Uneven Walls, Floors, And Skirting Complicate Fit
Few homes are perfectly plumb. Installers will scribe panels to walls and pack under plinths, but serious deviations can leave visible caulk lines or stepped fillers. Tall cupboards amplify small errors: a 5mm floor fall can throw door reveals out at the top. Deep Victorian skirting and ornate cornicing also make flush, full‑height designs harder without trimming original features, something you may regret. If you’re in a listed building or a property with lath‑and‑plaster, fixings must be carefully planned to avoid cracking, and you may need conservation‑friendly approaches that add time and cost.
Situations Where Fitted Wardrobes Are A Poor Fit
Rented Homes, Short Stays, Or Frequently Reconfigured Rooms
If you’re not settled for at least five years, tying budget into fitted wardrobes isn’t great value. You absorb the cost, but you can’t take them with you. In rented homes, you risk breaching your tenancy or footing reinstatement costs. In multi‑use spaces, guest room / home office combos, freestanding storage or modular systems let you pivot layout with new needs.
Children’s rooms change fastest. Cot to bunk bed to desk to gaming rig: a fixed bank of cabinetry can box you in. A flexible mix (chest of drawers, rails on wheels, stackable cubes) evolves more gracefully, and cheaply.

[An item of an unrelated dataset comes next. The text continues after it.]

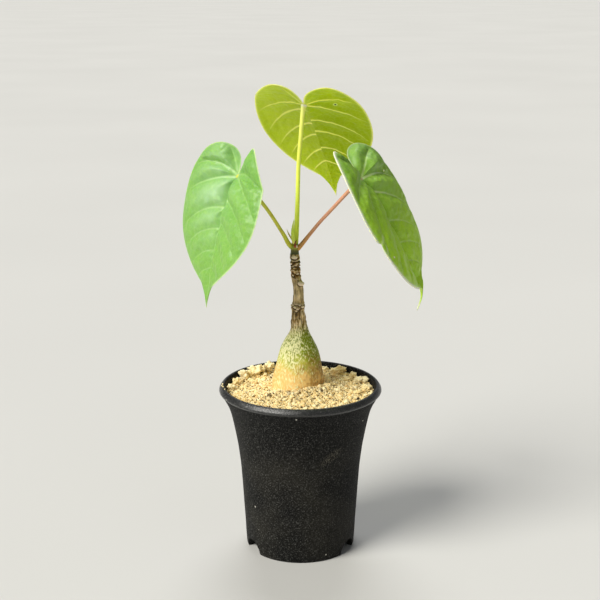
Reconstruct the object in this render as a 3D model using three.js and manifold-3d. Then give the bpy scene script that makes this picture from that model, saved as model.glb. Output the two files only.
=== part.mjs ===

Rapidly Changing Styles Or Period Features You Want To Preserve
If you love to refresh décor every couple of years, a permanent fitted look may quickly feel stale. Handles and paint can be swapped, but door styles and carcass proportions are harder to modernise. Likewise, if your room has lovely period details, deep skirting, panelling, a fireplace, you might resent covering them. Some designs can frame features rather than obliterate them, but that takes more time and money, and still reduces future flexibility.
In these cases, consider quality freestanding wardrobes or modular systems with good internals. You’ll keep visual lightness, preserve features, and maintain the option to resell or repurpose without a major refit.